The choice of tokenization affects everything about how a language model behaves. Tokens are the atoms of the model's world. It can only "see" one token at a time, only predict the next token in a sequence, only count and reason about tokens rather than the underlying characters.

This is why language models struggle with tasks that seem trivially easy to humans. Counting the number of letters in a word? Hard, if the word has been split into tokens that don't respect letter boundaries. Reversing a string? Nearly impossible, because the model doesn't have access to the individual characters.

It also explains why different models behave differently on the same text. Each model has its own vocabulary, trained on its own data. The word "cryptocurrency" might be three tokens in one model and one token in another. These differences ripple through everything the model does.

A Beautiful Accident of History

There's something almost poetic about the fact that an algorithm designed for file compression in 1994 became the foundation for how artificial intelligence reads text in 2024. Philip Gage wasn't thinking about neural networks or large language models. He was solving a practical problem: how to make files smaller.

But the core insight—that you can understand complex sequences by finding their repeating patterns and building a vocabulary of increasingly larger chunks—turned out to be exactly what language models needed.

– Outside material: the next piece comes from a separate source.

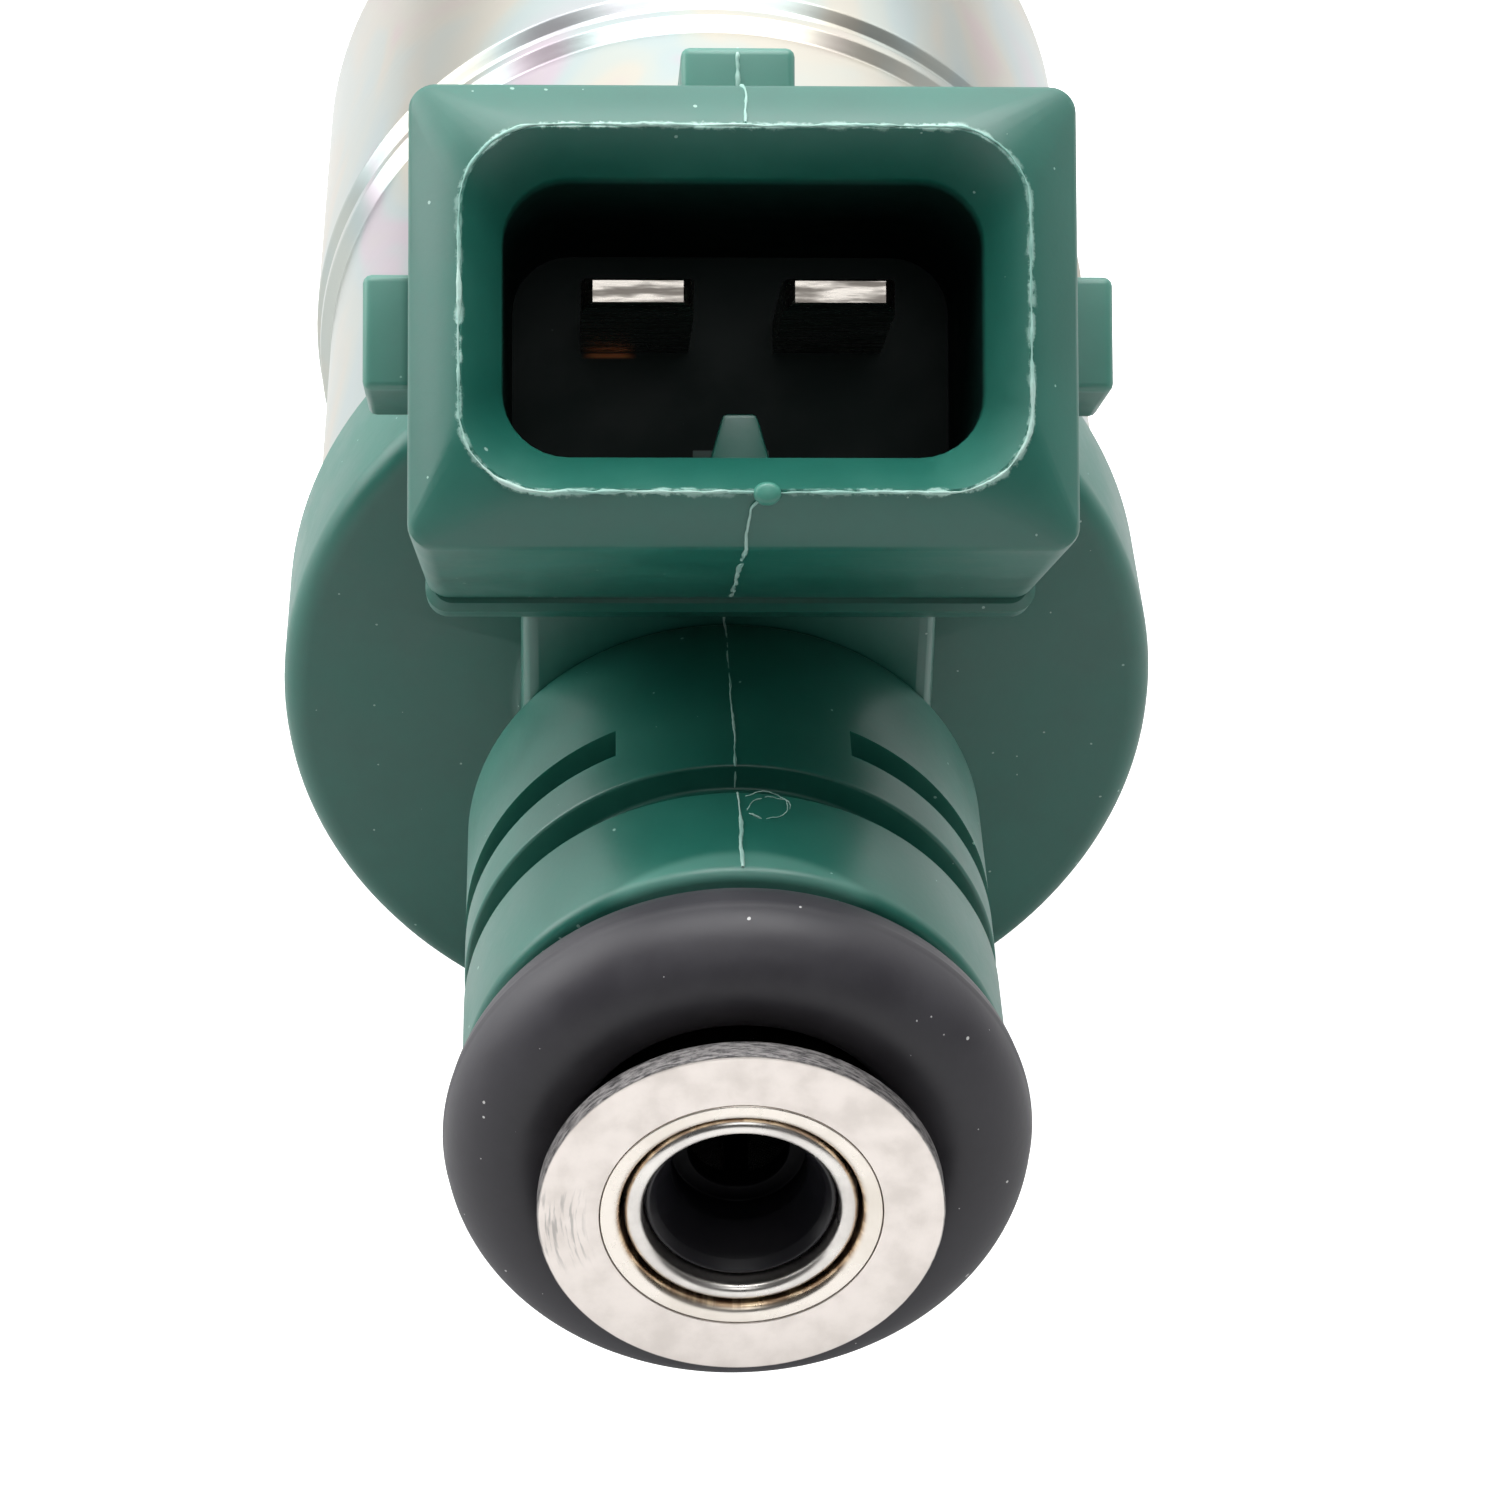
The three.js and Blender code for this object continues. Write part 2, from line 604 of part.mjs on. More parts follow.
function bodySealRing() {
  const middle = nozzleFront + BODY_SEAL.front + BODY_SEAL.width / 2;
  return sealRing(NOZZLE_FLANGE_RADIUS - BODY_SEAL.depth, BODY_SEAL.section, middle);
}

function lowerSpacerRing() {
  const front = shankEnd + PRESS_GAP;
  const back = lowerRingAt - seatSpan;
  const edge = 0.3;
  return turned([
    [O_RING_SEAT + PRESS_GAP, front],
    [NECK_RADIUS - edge, front],
    [NECK_RADIUS, front + edge],
    [NECK_RADIUS, back],
    [O_RING_SEAT + PRESS_GAP, back],
  ]);
}

// The plastic sleeve round the pintle, with a flange that keeps the lower O-ring on.
function nozzleCap() {
  const mouth = 2.2;
  const collar = capRadius + 1;
  const collarBack = capFront + 1.2;
  const round = 0.6;
  return turned([
    [O_RING_SEAT + PRESS_GAP, capFront],
    [collar, capFront],
    [collar, collarBack],
    [capRadius, collarBack + 0.4],
    ...arc(capRadius - round, capEnd - round, round, 0, 90, 3),
    [mouth + 0.5, capEnd],
    [mouth, capEnd - round],
    [mouth, nozzleEnd + PRESS_GAP],
    [O_RING_SEAT + PRESS_GAP, nozzleEnd + PRESS_GAP],
  ]);
}

// ---------------------------------------------------------------- connector blades

// A blade in side view, straight out of the socket and bent to run along the axis; grow widens it.
function bladeProfile(from, grow) {
  const half = BLADE.thickness / 2 + grow;
  const [frontY, frontZ] = inSideView(BLADE.height, 0);
  const bend = (frontZ - bladeTailHeight) / Math.sin(CONNECTOR_TILT);
  const bendY = frontY + bend * Math.cos(CONNECTOR_TILT);
  const mitre = half * Math.tan(CONNECTOR_TILT / 2);
  return [
    inSideView(BLADE.height - half, from),
    [bendY - mitre, bladeTailHeight - half],
    [bladeTailEnd + grow, bladeTailHeight - half],
    [bladeTailEnd + grow, bladeTailHeight + half],
    [bendY + mitre, bladeTailHeight + half],
    inSideView(BLADE.height + half, from),
  ];
}

// The full-width part of a blade, ending just under the socket's floor.
function bladeHead(x, grow, tip, pointed) {
  const half = BLADE.thickness / 2 + grow;
  const width = BLADE.width / 2 + grow;
  const point = pointed ? 0.3 : 0;
  const outlines = [[width, half], [width, half], [width - point, half - point / 2]];
  const root = -(CAVITY.depth + 1);
  const taper = 1.2;
  const rings = outlines.map(([w, h]) => [[x + w, h], [x - w, h], [x - w, -h], [x + w, -h]]
    .map(([across, up]) => [across, up + BLADE.height]));
  return loft(rings, [root - grow, tip - taper, tip]).applyMatrix4(connectorFrame);
}

function terminalBlade(x) {
  const tail = sidePlate(bladeProfile(-CAVITY.depth, 0), BLADE.tailWidth, x);
  return carved(bladeHead(x, 0, -BLADE.tip, true), [tail], []);
}

// The room that the moulding and the bobbin leave for a blade.
function bladeRoom(x) {
  const tail = sidePlate(bladeProfile(-CAVITY.depth + 0.5, MOULD_GAP), BLADE.tailWidth + 2 * MOULD_GAP, x);
  return carved(bladeHead(x, MOULD_GAP, -CAVITY.depth + OVERCUT, false), [tail], []);
}

// ---------------------------------------------------------------- housing moulding

// The neck with its clip groove, and the disc that the can's mouth sits in. Behind the neck the
// body is only as wide as the stem that stands on it.
function neckAndFlange() {
  const bore = O_RING_SEAT + PRESS_GAP;
  const edge = 0.25;
  const groove = NECK_RADIUS - CLIP_GROOVE_DEPTH;
  const grooveBack = CLIP_GROOVE_AT + CLIP_GROOVE_WIDTH;
  const rim = flangeRadius - FLANGE_ROUND;
  return turned([
    [bore, COLLAR_FRONT],
    [NECK_RADIUS - edge, COLLAR_FRONT],
    [NECK_RADIUS, COLLAR_FRONT + edge],
    [NECK_RADIUS, CLIP_GROOVE_AT],
    [groove, CLIP_GROOVE_AT],
    [groove, grooveBack],
    [NECK_RADIUS, grooveBack],
    [NECK_RADIUS, NECK_BACK],
    [STEM_HALF_WIDTH, NECK_BACK],
    [STEM_HALF_WIDTH, FLANGE_FRONT],
    ...arc(rim, FLANGE_FRONT + FLANGE_ROUND, FLANGE_ROUND, -90, 0, 4),
    [flangeRadius, flangeBack],
    [CAN_RADIUS + PRESS_GAP, flangeBack],
    [CAN_RADIUS + PRESS_GAP, canMouth],
    [sealSeat, canMouth],
    [sealSeat, sealFront],
    [bore, sealFront],
  ], OUTER_SIDES);
}

const sealSpace = 2 * CORE_SEAL_SECTION + 2 * PRESS_GAP;
const sealSeat = O_RING_SEAT + sealSpace;
const sealFront = canMouth - sealSpace;

// The partial slot that runs round both sides of the neck.
function sideSlots() {
  const ring = washer(NECK_RADIUS - SIDE_SLOT_DEPTH, NECK_RADIUS + OVERCUT,
    SIDE_SLOT_AT, SIDE_SLOT_AT + SIDE_SLOT_WIDTH, OUTER_SIDES);
  const reach = NECK_RADIUS + 2 * OVERCUT;
  const bridge = block([-SIDE_SLOT_START, SIDE_SLOT_AT - OVERCUT, -reach],
    [SIDE_SLOT_START, SIDE_SLOT_AT + SIDE_SLOT_WIDTH + OVERCUT, reach]);
  return carved(ring, [], [bridge]);
}

// The arm from the neck and flange up to the connector.
function stem() {
  const [, rearLow] = inSideView(-SHROUD.halfHeight, -SHROUD.depth);
  const rearTop = inSideView(SHROUD.halfHeight - 0.5, -SHROUD.depth + 0.5);
  const inside = inSideView(SHROUD.halfHeight - 2, -SHROUD.depth + 1.2);
  const back = flangeBack - 1;
  return sidePlate([
    [NECK_BACK, 0],
    [back, 0],
    [back, flangeRadius - FLANGE_ROUND],
    rearTop,
    inside,
    [NECK_BACK, rearLow + 0.8],
  ], 2 * STEM_HALF_WIDTH);
}

// The connector's shroud in its own frame: ledge, plain length, sloping frame and rim.
function shroud() {
  const outer = roundedOutline(SHROUD.halfWidth, SHROUD.halfHeight, SHROUD.corner);
  const rear = roundedOutline(SHROUD.halfWidth - 0.2, SHROUD.halfHeight, SHROUD.corner);
  const rim = roundedOutline(RIM.halfWidth, RIM.halfHeight, RIM.corner);
  return loft([rear, outer, rim], [-SHROUD.depth, 0, RIM.proud]);
}

// A bar with round edges, lying along the connector's z.
function bar(centreX, centreY, halfWidth, halfHeight, corner, back, front) {
  const outline = roundedOutline(halfWidth, halfHeight, corner);
  const placed = outline.map(([x, y]) => [x + centreX, y + centreY]);
  return loft([placed, placed], [back, front]);
}

function rearLedge() {
  const halfHeight = SHROUD.halfHeight / 2;
  return bar(0, -halfHeight - REAR_LEDGE.drop, REAR_LEDGE.halfWidth, halfHeight, SHROUD.corner,
    -SHROUD.depth, -SHROUD.depth + REAR_LEDGE.length);
}

// The three nubs that a wire clip catches on: one at each side and one on top.
function clipNubs() {
  const inset = 1;
  const edge = 0.3;
  const side = (SIDE_NUB.reach + inset) / 2;
  const sideX = SHROUD.halfWidth - inset + side;
  const top = (TOP_NUB.reach + inset) / 2;
  const topY = SHROUD.halfHeight - inset + top;
  const sideBack = -SIDE_NUB.front - SIDE_NUB.length;
  const topBack = -TOP_NUB.front - TOP_NUB.length;
  return [
    bar(-sideX, SIDE_NUB.rise, side, SIDE_NUB.halfHeight, edge, sideBack, -SIDE_NUB.front),
    bar(sideX, SIDE_NUB.rise, side, SIDE_NUB.halfHeight, edge, sideBack, -SIDE_NUB.front),
    bar(0, topY, TOP_NUB.halfWidth, top, edge, topBack, -TOP_NUB.front),
  ];
}

// The socket: a lead-in from the rim, then a deep pocket with a little draft.
function socket() {
  const slope = (RIM.halfWidth - CAVITY.halfWidth) / (RIM.proud + CAVITY.mouth);
  const past = 0.3;
  const { halfWidth, halfHeight, corner, draft } = CAVITY;
  const mouth = roundedOutline(halfWidth, halfHeight, corner);
  const floor = roundedOutline(halfWidth - draft, halfHeight - draft, corner);
  const grown = slope * past;
  const front = roundedOutline(RIM.halfWidth + grown, RIM.halfHeight + grown, RIM.corner);
  return loft([floor, mouth, front], [-CAVITY.depth, -CAVITY.mouth, RIM.proud + past]);
}

// The key rib on the socket's lower wall.
function keyRib() {
  const root = 0.5; // how far it runs into the wall and the floor
  const low = -CAVITY.halfHeight - root;
  const high = -CAVITY.halfHeight + KEY_RIB.height;
  const shape = new THREE.Shape([
    new THREE.Vector2(-KEY_RIB.base, low),
    new THREE.Vector2(KEY_RIB.base, low),
    new THREE.Vector2(KEY_RIB.top, high),
    new THREE.Vector2(-KEY_RIB.top, high),
  ]);
  const depth = CAVITY.depth - KEY_RIB.front + root;
  const rib = new THREE.ExtrudeGeometry(shape, { depth, bevelEnabled: false, steps: 1 });
  rib.translate(0, 0, -CAVITY.depth - root);
  return rib;
}

function connector() {
  return carved(carved(shroud(), [rearLedge(), ...clipNubs()], [socket()]), [keyRib()], [])
    .applyMatrix4(connectorFrame);
}

// The space inside the neck and the flange, which the stem must not fill.
function coreSpace() {
  const bore = O_RING_SEAT + PRESS_GAP;
  return turned([
    [0, COLLAR_FRONT - OVERCUT],
    [bore, COLLAR_FRONT - OVERCUT],
    [bore, sealFront],
    [sealSeat, sealFront],
    [sealSeat, canMouth],
    [CAN_RADIUS + PRESS_GAP, canMouth],
    [CAN_RADIUS + PRESS_GAP, flangeBack + OVERCUT],
    [0, flangeBack + OVERCUT],
  ], OUTER_SIDES);
}

function housing(bladeRooms) {
  return carved(neckAndFlange(), [stem(), connector()], [coreSpace(), sideSlots(), ...bladeRooms]);
}

// ---------------------------------------------------------------- the injector

const injector = new THREE.Group();

function add(name, geometry, material) {
  const mesh = new THREE.Mesh(geometry, material);
  mesh.name = name;
  injector.add(mesh);
}

const bladePlaces = [-BLADE.pitch / 2, BLADE.pitch / 2];
const bladeRooms = bladePlaces.map(bladeRoom);

add('inlet_tube', inletTube(), stainless);
add('inlet_flange_ring', inletFlangeRing(), stainless);
add('filter_sleeve', filterSleeve(), stainless);
add('filter_basket', filterBasket(), blackPlastic);
add('filter_mesh', filterMesh(), nylonMesh);
add('adjusting_sleeve', adjustingSleeve(), springSteel);
add('return_spring', returnSpring(), springSteel);
add('coil_bobbin', coilBobbin(bladeRooms), bobbinPlastic);
add('coil_winding', coilWinding(), copper);
add('core_seal_ring', sealRing(O_RING_SEAT, CORE_SEAL_SECTION, (sealFront + canMouth) / 2), rubber);
add('bobbin_seal_ring', sealRing(BOBBIN_SEAL.seat, BOBBIN_SEAL.section, (bobbinBack + canFloor) / 2), rubber);
add('housing', housing(bladeRooms), greenPlastic);
add('terminal_blade_left', terminalBlade(bladePlaces[0]), tinnedBrass);
add('terminal_blade_right', terminalBlade(bladePlaces[1]), tinnedBrass);
add('end_plate', endPlate(), softIron);
add('solenoid_can', solenoidCan(), zincPlate);
add('stop_plate', stopPlate(), springSteel);
add('armature', armature(), softIron);
add('needle', needle(), stainless);
add('nozzle_body', nozzleBody(), stainless);
add('body_seal_ring', bodySealRing(), rubber);
add('upper_o_ring', oRing(O_RING_SEAT, O_RING_SECTION, upperRingAt), rubber);
add('lower_o_ring', oRing(O_RING_SEAT, O_RING_SECTION, lowerRingAt), rubber);
add('lower_spacer_ring', lowerSpacerRing(), blackPlastic);
add('nozzle_cap', nozzleCap(), blackPlastic);

export default injector;
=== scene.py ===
"""A top-feed fuel injector lying on a white table, connector up, seen from its fuel inlet."""

import math

import bmesh
import bpy
from mathutils import Matrix, Vector


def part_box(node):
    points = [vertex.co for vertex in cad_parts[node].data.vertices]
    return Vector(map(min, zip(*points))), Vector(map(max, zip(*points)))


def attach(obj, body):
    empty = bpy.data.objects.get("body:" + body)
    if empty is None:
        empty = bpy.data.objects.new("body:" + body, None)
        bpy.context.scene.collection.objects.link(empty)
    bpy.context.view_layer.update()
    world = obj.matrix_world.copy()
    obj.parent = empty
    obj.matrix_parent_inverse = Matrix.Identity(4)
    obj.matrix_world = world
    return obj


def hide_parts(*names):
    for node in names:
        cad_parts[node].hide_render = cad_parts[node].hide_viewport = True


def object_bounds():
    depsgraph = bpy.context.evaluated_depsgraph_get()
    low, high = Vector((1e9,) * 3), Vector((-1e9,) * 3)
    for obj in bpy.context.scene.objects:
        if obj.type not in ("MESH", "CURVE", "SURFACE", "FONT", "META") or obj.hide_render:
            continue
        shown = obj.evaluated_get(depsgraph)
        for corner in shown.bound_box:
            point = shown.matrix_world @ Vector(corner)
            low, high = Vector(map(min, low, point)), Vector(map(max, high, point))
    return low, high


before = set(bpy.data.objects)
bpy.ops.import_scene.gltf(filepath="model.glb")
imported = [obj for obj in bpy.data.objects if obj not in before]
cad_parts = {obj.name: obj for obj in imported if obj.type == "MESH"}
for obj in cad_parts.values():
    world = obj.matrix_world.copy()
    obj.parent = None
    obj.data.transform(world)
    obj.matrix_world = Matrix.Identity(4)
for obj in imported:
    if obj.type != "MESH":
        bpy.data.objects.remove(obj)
cad_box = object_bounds()

# ---------------------------------------------------------------------------------------------
# The inlet tube is the solenoid's core and the fuel's way in: turned stainless steel, straw
# tinted on its rolled lip with bright patches painted there as glints, and painted near black as
# shade where the O-ring sits. It runs from the inlet face down through the coil, so every other
# piece is stacked or pressed on it.

MM = 0.001
AXIS_SIDES = 192


def fillet(corner, before, after, radius, steps):
    """Points of an arc that rounds one corner of an outline."""
    c, b, a = Vector(corner), Vector(before), Vector(after)
    u, v = (b - c).normalized(), (a - c).normalized()
    half = u.angle(v) / 2
    reach = radius / math.tan(half)
    limit = 0.49 * min((b - c).length, (a - c).length)
    if reach > limit:
        reach, radius = limit, limit * math.tan(half)
    centre = c + (u + v).normalized() * (radius / math.sin(half))
    start, end = c + u * reach - centre, c + v * reach - centre
    turn = math.atan2(start.x * end.y - start.y * end.x, start.dot(end))
    spin = [Matrix.Rotation(turn * i / steps, 2) for i in range(steps + 1)]
    return [centre + m @ start for m in spin]


def outline_points(corners, steps):
    """The rounded points of a closed outline of (radius, along, rounding) corners."""
    points = []
    for i, (r, y, rounding) in enumerate(corners):
        before, after = corners[i - 1], corners[(i + 1) % len(corners)]
        if rounding:
            points += fillet((r, y), before[:2], after[:2], rounding, steps)
        else:
            points.append(Vector((r, y)))
    return points


def link(thing):
    """Puts an object in the scene and returns it."""
    bpy.context.scene.collection.objects.link(thing)
    return thing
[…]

Not maximum compression, but meaningful decomposition.

The algorithm doesn't know anything about language. It doesn't understand that "un" is a prefix meaning "not" or that "ing" marks the present participle. It just counts pairs and merges the common ones. Yet somehow, the vocabulary it produces often captures linguistic structure. Common suffixes become tokens. Frequent words stay whole. The algorithm discovers patterns that align with how language actually works.

Perhaps that's not surprising. Compression and understanding have always been related. To compress something efficiently, you need to model its structure. And what is language understanding except building a model of how words and meanings fit together?

Every time you interact with a large language model, your text first passes through this algorithm. Your words get chopped into tokens—sometimes at natural boundaries, sometimes not—and only then does the neural network begin its work. It's an invisible preprocessing step, so fundamental that it's easy to forget.

But it's there, a piece of 1994 living at the heart of 2024's most advanced AI.